### Stored data
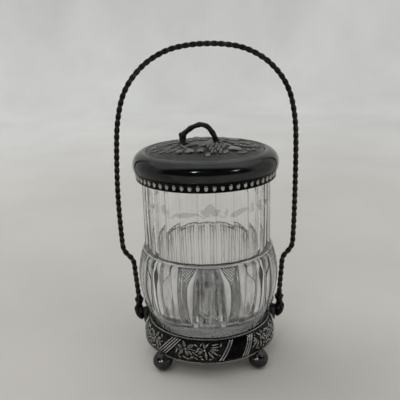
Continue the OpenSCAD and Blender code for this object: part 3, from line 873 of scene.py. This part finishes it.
def crownShapes(relief):
    for x, y, turn, size in crown["plums"]:
        relief.fruit((x, y), turn, size, size * 0.86, 2.3)
    for x, y, turn, length, width, height, crease in crown["fruit"]:
        relief.fruit((x, y), turn, length, width, height, crease)
    # a grape cluster in front and a smaller one behind, whose rows close to a point
    for row in range(4):
        for i in range(6 - row):
            x = 8.6 + (i - (5 - row) / 2) * 3.3 + 0.5 * math.sin(7 * row + 3 * i)
            relief.fruit((x, -14.5 - row * 6.2 + 0.8 * math.sin(5 * i + row)), 90, 4.2, 2.8, 2.6, 0.1)
        for i in range(4 - row):
            relief.fruit((33 + (i - (3 - row) / 2) * 2.9, 24 + row * 3), 90, 3.2, 2.6, 1.7, 0.1)
    for x, y, turn, length, width, height in crown["leaves"]:
        worn = crown["wornLeft"] if x < -12 else crown["wornRight"]
        relief.leaf((x, y), turn, length, width, height * worn)
    for points in crown["twigs"]:
        relief.stem(points, 0.95, 1.25)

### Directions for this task
Repeat the data above, word for word.

### Response to the task
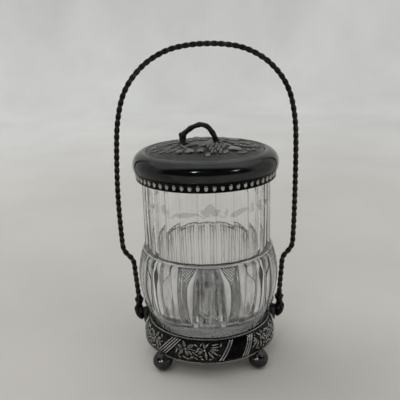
Continue the OpenSCAD and Blender code for this object: part 3, from line 873 of scene.py. This part finishes it.
def crownShapes(relief):
    for x, y, turn, size in crown["plums"]:
        relief.fruit((x, y), turn, size, size * 0.86, 2.3)
    for x, y, turn, length, width, height, crease in crown["fruit"]:
        relief.fruit((x, y), turn, length, width, height, crease)
    # a grape cluster in front and a smaller one behind, whose rows close to a point
    for row in range(4):
        for i in range(6 - row):
            x = 8.6 + (i - (5 - row) / 2) * 3.3 + 0.5 * math.sin(7 * row + 3 * i)
            relief.fruit((x, -14.5 - row * 6.2 + 0.8 * math.sin(5 * i + row)), 90, 4.2, 2.8, 2.6, 0.1)
        for i in range(4 - row):
            relief.fruit((33 + (i - (3 - row) / 2) * 2.9, 24 + row * 3), 90, 3.2, 2.6, 1.7, 0.1)
    for x, y, turn, length, width, height in crown["leaves"]:
        worn = crown["wornLeft"] if x < -12 else crown["wornRight"]
        relief.leaf((x, y), turn, length, width, height * worn)
    for points in crown["twigs"]:
        relief.stem(points, 0.95, 1.25)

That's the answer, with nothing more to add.